Source records =

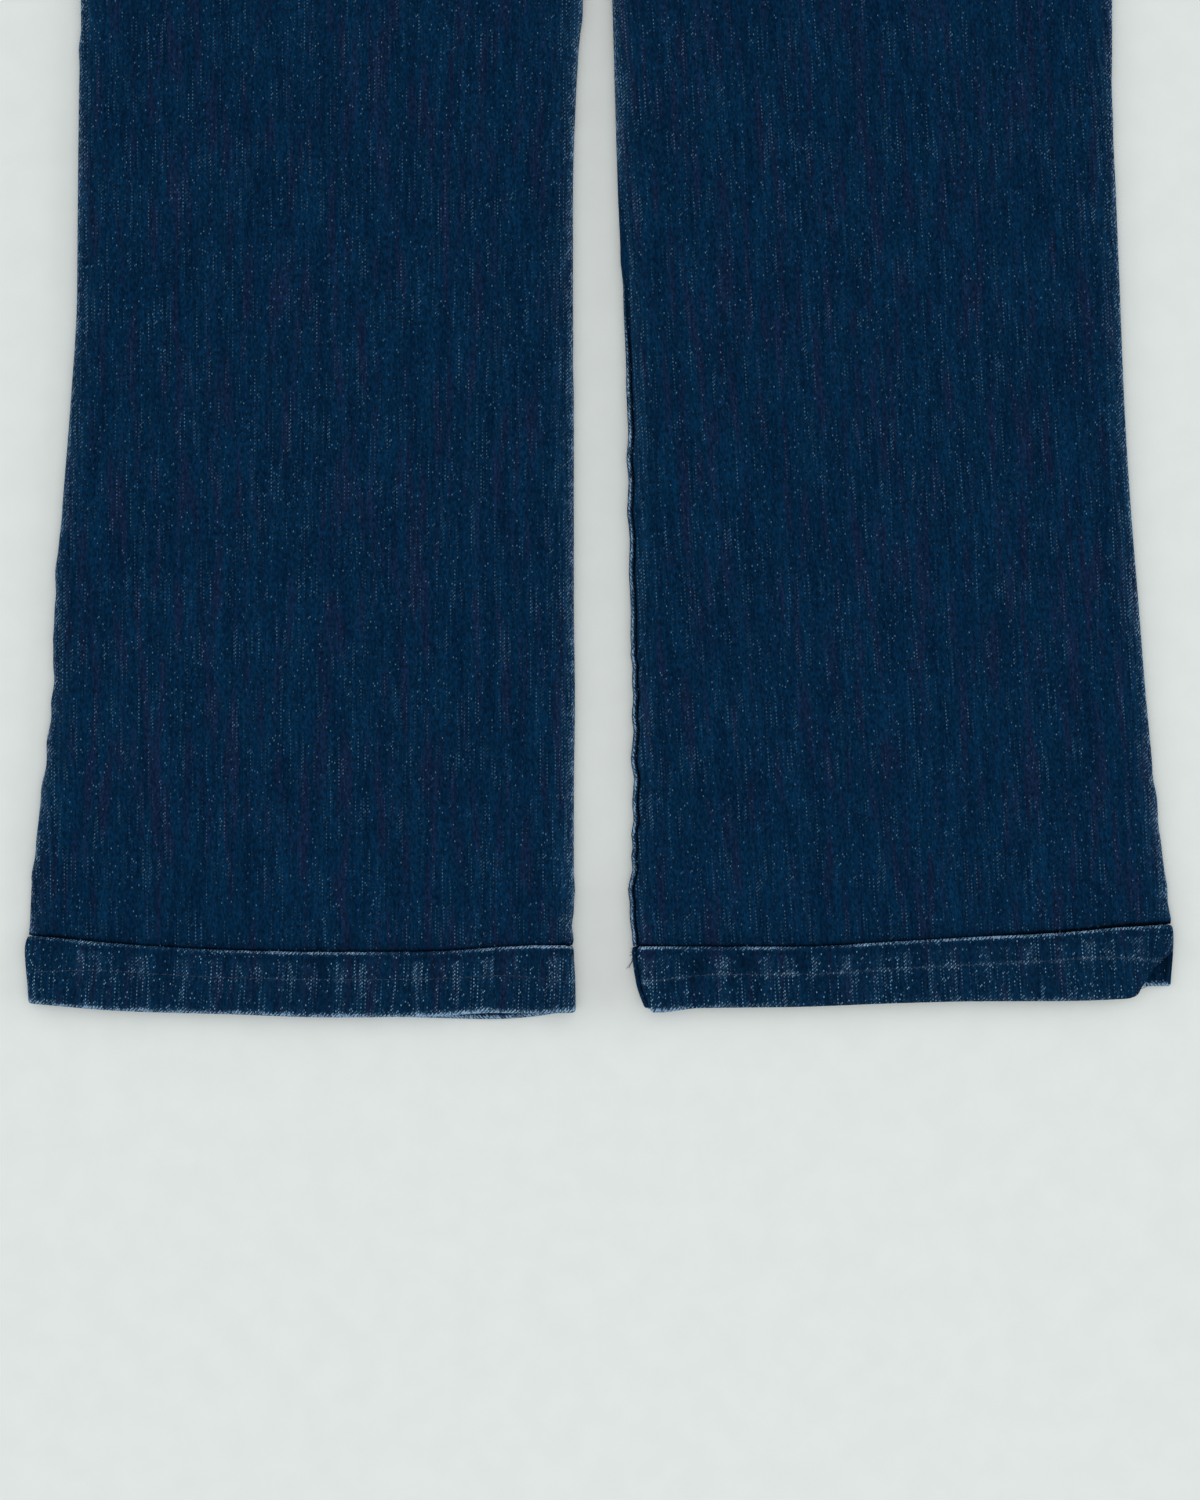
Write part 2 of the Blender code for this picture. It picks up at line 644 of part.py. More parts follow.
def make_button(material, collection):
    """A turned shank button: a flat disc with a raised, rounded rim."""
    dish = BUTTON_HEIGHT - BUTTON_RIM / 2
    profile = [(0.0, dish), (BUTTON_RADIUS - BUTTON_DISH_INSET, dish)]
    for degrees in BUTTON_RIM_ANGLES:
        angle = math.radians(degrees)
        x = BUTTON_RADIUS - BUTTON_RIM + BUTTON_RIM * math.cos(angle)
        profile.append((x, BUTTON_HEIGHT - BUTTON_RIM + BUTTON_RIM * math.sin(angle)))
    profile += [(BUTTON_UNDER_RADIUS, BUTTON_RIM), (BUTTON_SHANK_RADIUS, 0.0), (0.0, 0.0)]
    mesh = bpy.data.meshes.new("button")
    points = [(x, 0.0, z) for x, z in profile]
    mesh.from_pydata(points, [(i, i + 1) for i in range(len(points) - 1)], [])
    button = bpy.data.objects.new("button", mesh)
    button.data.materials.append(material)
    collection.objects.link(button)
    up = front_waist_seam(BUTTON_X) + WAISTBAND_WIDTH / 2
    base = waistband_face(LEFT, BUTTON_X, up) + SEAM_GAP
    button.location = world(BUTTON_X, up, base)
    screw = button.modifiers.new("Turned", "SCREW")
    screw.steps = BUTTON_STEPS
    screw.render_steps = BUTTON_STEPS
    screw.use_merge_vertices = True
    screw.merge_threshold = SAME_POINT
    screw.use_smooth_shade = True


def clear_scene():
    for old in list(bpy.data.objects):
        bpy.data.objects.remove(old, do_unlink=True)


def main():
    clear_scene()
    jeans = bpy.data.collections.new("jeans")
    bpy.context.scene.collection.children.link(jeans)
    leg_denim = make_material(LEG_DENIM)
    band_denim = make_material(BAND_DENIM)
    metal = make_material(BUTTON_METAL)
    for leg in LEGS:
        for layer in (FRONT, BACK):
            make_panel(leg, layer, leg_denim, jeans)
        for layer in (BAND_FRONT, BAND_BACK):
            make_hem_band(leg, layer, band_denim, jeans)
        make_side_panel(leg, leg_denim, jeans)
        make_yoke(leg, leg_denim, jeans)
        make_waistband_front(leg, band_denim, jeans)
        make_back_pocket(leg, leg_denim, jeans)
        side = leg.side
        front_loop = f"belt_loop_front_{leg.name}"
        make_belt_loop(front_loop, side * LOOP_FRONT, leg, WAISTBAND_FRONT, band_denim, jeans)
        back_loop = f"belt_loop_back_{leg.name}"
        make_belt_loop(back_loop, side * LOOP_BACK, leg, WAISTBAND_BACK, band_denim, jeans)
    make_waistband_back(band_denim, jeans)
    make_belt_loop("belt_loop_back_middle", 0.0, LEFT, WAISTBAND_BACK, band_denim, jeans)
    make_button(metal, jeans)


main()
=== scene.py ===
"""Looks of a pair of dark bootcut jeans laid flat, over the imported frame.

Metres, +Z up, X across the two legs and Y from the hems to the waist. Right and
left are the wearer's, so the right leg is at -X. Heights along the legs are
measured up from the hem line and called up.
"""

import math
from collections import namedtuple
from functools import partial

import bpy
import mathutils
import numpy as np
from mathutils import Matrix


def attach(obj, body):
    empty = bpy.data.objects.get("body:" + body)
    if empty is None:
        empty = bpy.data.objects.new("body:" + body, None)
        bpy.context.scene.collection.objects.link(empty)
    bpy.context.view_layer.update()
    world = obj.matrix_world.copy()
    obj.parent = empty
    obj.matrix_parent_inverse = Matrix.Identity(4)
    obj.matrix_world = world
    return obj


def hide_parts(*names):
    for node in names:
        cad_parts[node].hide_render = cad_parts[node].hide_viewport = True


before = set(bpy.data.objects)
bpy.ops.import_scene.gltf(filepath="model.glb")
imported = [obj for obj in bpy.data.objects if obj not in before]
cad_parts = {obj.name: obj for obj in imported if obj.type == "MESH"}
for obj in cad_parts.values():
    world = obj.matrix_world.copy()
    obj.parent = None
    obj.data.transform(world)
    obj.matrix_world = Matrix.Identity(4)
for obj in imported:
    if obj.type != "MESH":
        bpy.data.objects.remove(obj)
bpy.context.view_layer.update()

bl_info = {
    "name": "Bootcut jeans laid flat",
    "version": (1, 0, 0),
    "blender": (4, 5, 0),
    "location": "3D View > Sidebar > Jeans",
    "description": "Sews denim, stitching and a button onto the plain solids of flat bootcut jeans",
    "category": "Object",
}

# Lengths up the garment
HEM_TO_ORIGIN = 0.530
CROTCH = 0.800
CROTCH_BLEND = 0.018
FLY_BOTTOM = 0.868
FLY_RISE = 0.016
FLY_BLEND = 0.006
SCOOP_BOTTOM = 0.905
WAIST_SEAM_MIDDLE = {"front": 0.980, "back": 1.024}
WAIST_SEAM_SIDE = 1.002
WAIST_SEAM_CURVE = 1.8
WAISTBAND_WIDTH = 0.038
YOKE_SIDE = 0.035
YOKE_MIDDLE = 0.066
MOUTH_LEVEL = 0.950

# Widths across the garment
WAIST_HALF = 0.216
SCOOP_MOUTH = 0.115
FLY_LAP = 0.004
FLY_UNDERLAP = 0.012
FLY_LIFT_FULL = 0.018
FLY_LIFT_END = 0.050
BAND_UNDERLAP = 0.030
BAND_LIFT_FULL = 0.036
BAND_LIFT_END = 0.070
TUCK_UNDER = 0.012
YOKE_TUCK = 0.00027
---
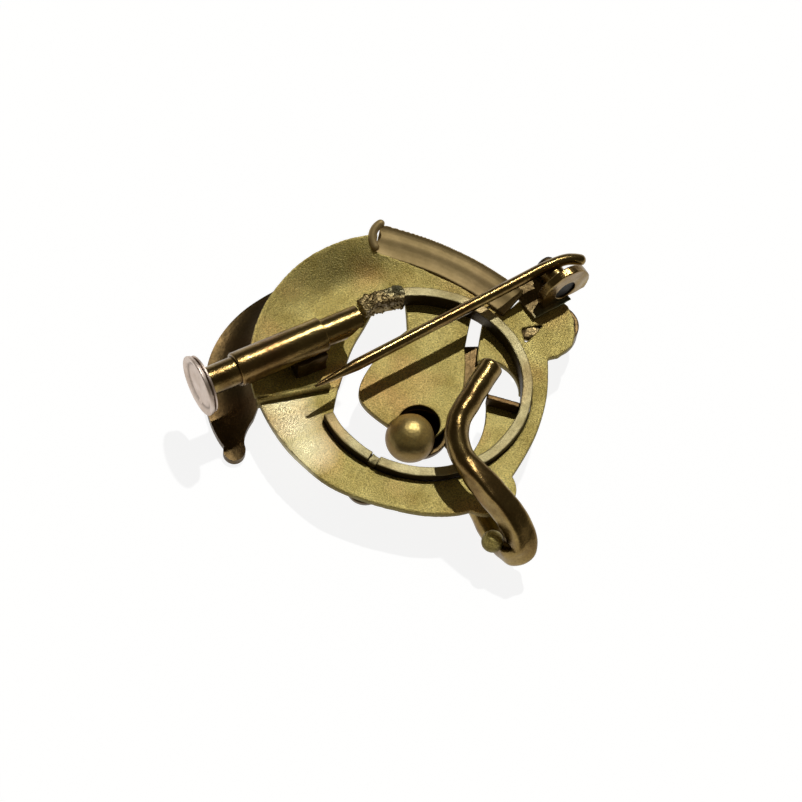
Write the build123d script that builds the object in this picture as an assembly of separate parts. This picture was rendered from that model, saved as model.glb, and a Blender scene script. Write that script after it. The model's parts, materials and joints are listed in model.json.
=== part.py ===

Task description =
Look through the entries above and quote exactly the lines from the line with "for node in" to the line with "YOKE_TUCK = 0.00027", counting both of those lines.

Task solution =
    for node in names:
        cad_parts[node].hide_render = cad_parts[node].hide_viewport = True


before = set(bpy.data.objects)
bpy.ops.import_scene.gltf(filepath="model.glb")
imported = [obj for obj in bpy.data.objects if obj not in before]
cad_parts = {obj.name: obj for obj in imported if obj.type == "MESH"}
for obj in cad_parts.values():
    world = obj.matrix_world.copy()
    obj.parent = None
    obj.data.transform(world)
    obj.matrix_world = Matrix.Identity(4)
for obj in imported:
    if obj.type != "MESH":
        bpy.data.objects.remove(obj)
bpy.context.view_layer.update()

bl_info = {
    "name": "Bootcut jeans laid flat",
    "version": (1, 0, 0),
    "blender": (4, 5, 0),
    "location": "3D View > Sidebar > Jeans",
    "description": "Sews denim, stitching and a button onto the plain solids of flat bootcut jeans",
    "category": "Object",
}

# Lengths up the garment
HEM_TO_ORIGIN = 0.530
CROTCH = 0.800
CROTCH_BLEND = 0.018
FLY_BOTTOM = 0.868
FLY_RISE = 0.016
FLY_BLEND = 0.006
SCOOP_BOTTOM = 0.905
WAIST_SEAM_MIDDLE = {"front": 0.980, "back": 1.024}
WAIST_SEAM_SIDE = 1.002
WAIST_SEAM_CURVE = 1.8
WAISTBAND_WIDTH = 0.038
YOKE_SIDE = 0.035
YOKE_MIDDLE = 0.066
MOUTH_LEVEL = 0.950

# Widths across the garment
WAIST_HALF = 0.216
SCOOP_MOUTH = 0.115
FLY_LAP = 0.004
FLY_UNDERLAP = 0.012
FLY_LIFT_FULL = 0.018
FLY_LIFT_END = 0.050
BAND_UNDERLAP = 0.030
BAND_LIFT_FULL = 0.036
BAND_LIFT_END = 0.070
TUCK_UNDER = 0.012
YOKE_TUCK = 0.00027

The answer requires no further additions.